There are many tools and processes available to leadership teams who want to strategise. Sometimes I think there are too many; and I’m always of the opinion that the simplest models are the best. Too many questions to answer, too many options to expound and your strategic plan soon becomes an end rather than a means.
But there’s one thing harder than coming up with a winning strategy … and that’s sticking to it. Whether it’s the five-year plan for your business or the three-year plan for your brand (or both, if your business is a brand in its own right). The temptation to tinker starts as soon as the ink is dry. And it is hard to resist. Harder still if the first few quarters’ results aren’t what you had hoped for. Or if the FD meets a new consultant whose sales talk makes the current plan seem shoddy. Or there’s a change of leadership in the enterprise.
Here’s what happens if you don’t stick to your plan. First of all, the employees to whom you sold the plan in the first place (let’s assume you did, anyway) begin to ask questions. The first question they ask is ‘does the boss really know what she’s doing?’ This is understandable because employees like bosses who set a clear direction and explain the role each employee has to play. They like that almost as much as they dislike change. For change always means more work, and often provokes internal conflict.
Secondly, your partners start rolling their eyes. Your partners in retail or logistics or packaging – or whatever intimate support your business needs to succeed – who went out of their way to accommodate your intentions into their own plan. This is a problem because you want your partners to be your promoters. To actively endorse your strategy, your products and services to third parties in the business community. Not to say ‘ we don’t know what Company A is up to any more.’
Thirdly and most alarmingly, your customers become puzzled. They are very quick to perceive a change and, if it lacks logic, they become unsettled. Indeed if you are clever enough to have created a popular brand you may find consumers actively opposing a change in strategy. This is because brands belong to consumers more than they belong to brand owners. They exist in the hearts and minds of people who buy them.So against this backdrop I have been delighted to reconnect recently with a couple of brands that have stuck to their strategy.
Seven, maybe eight years ago I was privileged to work with a company that started life as a tyre dealer in Western Kenya. They had built a good business in partnership with Pirelli (which continues to this day) but they felt there was an opportunity to enjoy brand success independent of that global giant. Together we worked on a strategy to launch the brand that was to become AutoXpress (www.auto-xpress.co.ke).

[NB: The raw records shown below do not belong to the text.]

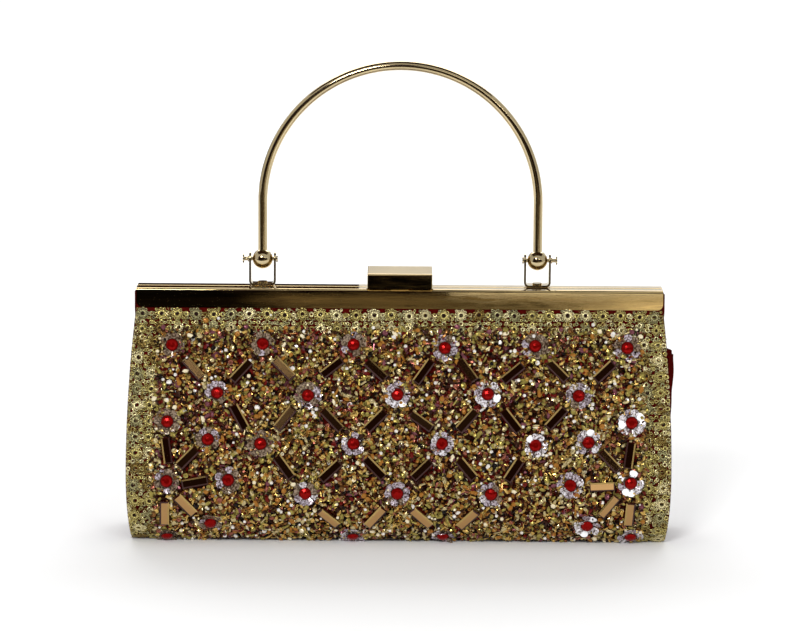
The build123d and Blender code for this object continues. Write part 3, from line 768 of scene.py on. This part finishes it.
def make_trims():
    """Flowers with their stones, and the baguettes."""
    x, distance = flower_places.T
    n = len(x)
    turn = rng.uniform(0, 1, n)
    size = rng.uniform(0.93, 1.07, (n, 1)) * np.ones((1, 3))
    flowers = Pile()
    # Painted glare: a sequin's tone climbs towards the bag's right, with a random spread.
    glow = 1.2 + 1.35 * x / MIDDLE_HALF + rng.normal(0, 0.45, n)
    glow -= 1.1 * (distance < FIRST_ROW + ROW / 2)  # the first row's sequins are smoky
    base = lathe([(0, 0), (0.62 * FLOWER_RADIUS, 0), (0.62 * FLOWER_RADIUS, 0.3 * MM), (0, 0.4 * MM)], 16)
    flowers.add(base, lay(x, distance, 0.9 * MM, turn), 0)
    pearl = lathe([(0, -1), (0.8, -0.6), (1, 0), (0.8, 0.6), (0, 1)], 7)
    for spoke in circle(PETALS):
        angle = turn + spoke + rng.normal(0, 0.06, n)
        tone = np.round(glow + rng.normal(0, 0.6, n)).astype(int).clip(0, 3)
        flowers.add(petal_shape(FLOWER_RADIUS), lay(x, distance, 1.3 * MM, angle, 0.16, size), tone)
        ring = 1.18 * STONE_RADIUS
        bx, bd = x + ring * np.cos(angle + 0.35), distance - ring * np.sin(angle + 0.35)
        dot = np.full((n, 3), 0.36 * MM)
        flowers.add(pearl, lay(bx, bd, 2.0 * MM, angle, 0.3, dot), (tone - 1).clip(0, 3))
    piece = flowers.build("flower_sequin_discs", flower_materials, False)
    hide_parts("flower_sequins", "top_flowers")
    fold_with(piece)
    stones = Pile()
    seats = lay(x, distance, 1.75 * MM, turn, 0.06)
    stones.add(stone_shape(), seats, 0)
    stones.add(tube(ring_points(1.02 * STONE_RADIUS, 20), 0.2 * MM, 5, True), seats, 1)
    piece = stones.build("red_faceted_stones", [stone_material, stone_rim], False)
    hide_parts("red_stones", "top_stones")
    fold_with(piece)
    x, distance, turn = baguette_places.T
    n = len(x)
    bars = Pile()
    wobble = rng.normal(0, 0.1, n)
    size = np.stack([rng.uniform(0.93, 1.05, n), rng.uniform(0.9, 1.05, n), np.ones(n)], 1)
    matrices = lay(x, distance, 1.35 * MM, turn + wobble, 0.05, size)
    verts, faces = baguette_shape()
    # Slot 1, the upper bevel and wall, is painted light; slot 2, the other sides and the underside, painted
    # shade.
    for slot, chosen in ((0, (0,)), (1, (3, 7)), (2, (1, 2, 4, 5, 6, 8, 9))):
        bars.add((verts, [faces[k] for k in chosen]), matrices, slot)
    piece = bars.build("mirror_baguettes", [mirror_material, painted_lit_edge, painted_shade_sides], False)
    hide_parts("baguette_beads")
    fold_with(piece)


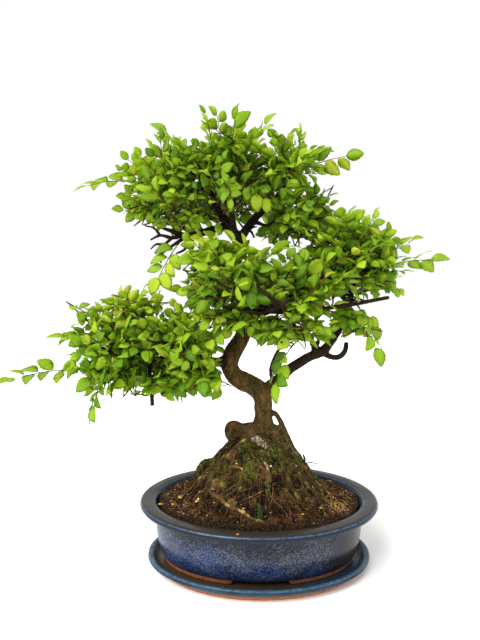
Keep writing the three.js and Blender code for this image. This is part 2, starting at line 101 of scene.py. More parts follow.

One pillar of that strategy was the requirement to create highly visible, modern tyre centres. They stuck to their plan, and now boast 29 outlets in Kenya, Tanzania and Rwanda. More importantly, they executed their brand identity to exactly the same standard in every location. This is much harder than it sounds – thanks to people’s propensity to express individuality. And now they are extending that discipline to the digital space – enabling customers to specify, cost and compare, and book appointments to fit a wide range of auto accessories. They are also line-extending the brand into much more capable auto-repair centres in partnership with global leader Bosch. All of which represents innovation – but innovation in line with the original strategy.
This past weekend I was on a ranch, re-engaging with a brand called Mara Beef. This brand is still in the early stages of its journey, but the young owners have remained true to the strategic principles we agreed nearly three years ago. They are adding value; in terms of more educated cattle husbandry, a modern abbatoir, and tasty product development. Their vehicles and packaging bear a simple, strong logo that connotes healthy grass-fed beef on the range. They have enlisted the local community, and are rewarding its support with training, development and business opportunities.
Mara Beef is laying the foundations of a food brand we will all come to admire as it develops in scale, communicates with its target audiences … and above all sticks to its strategy.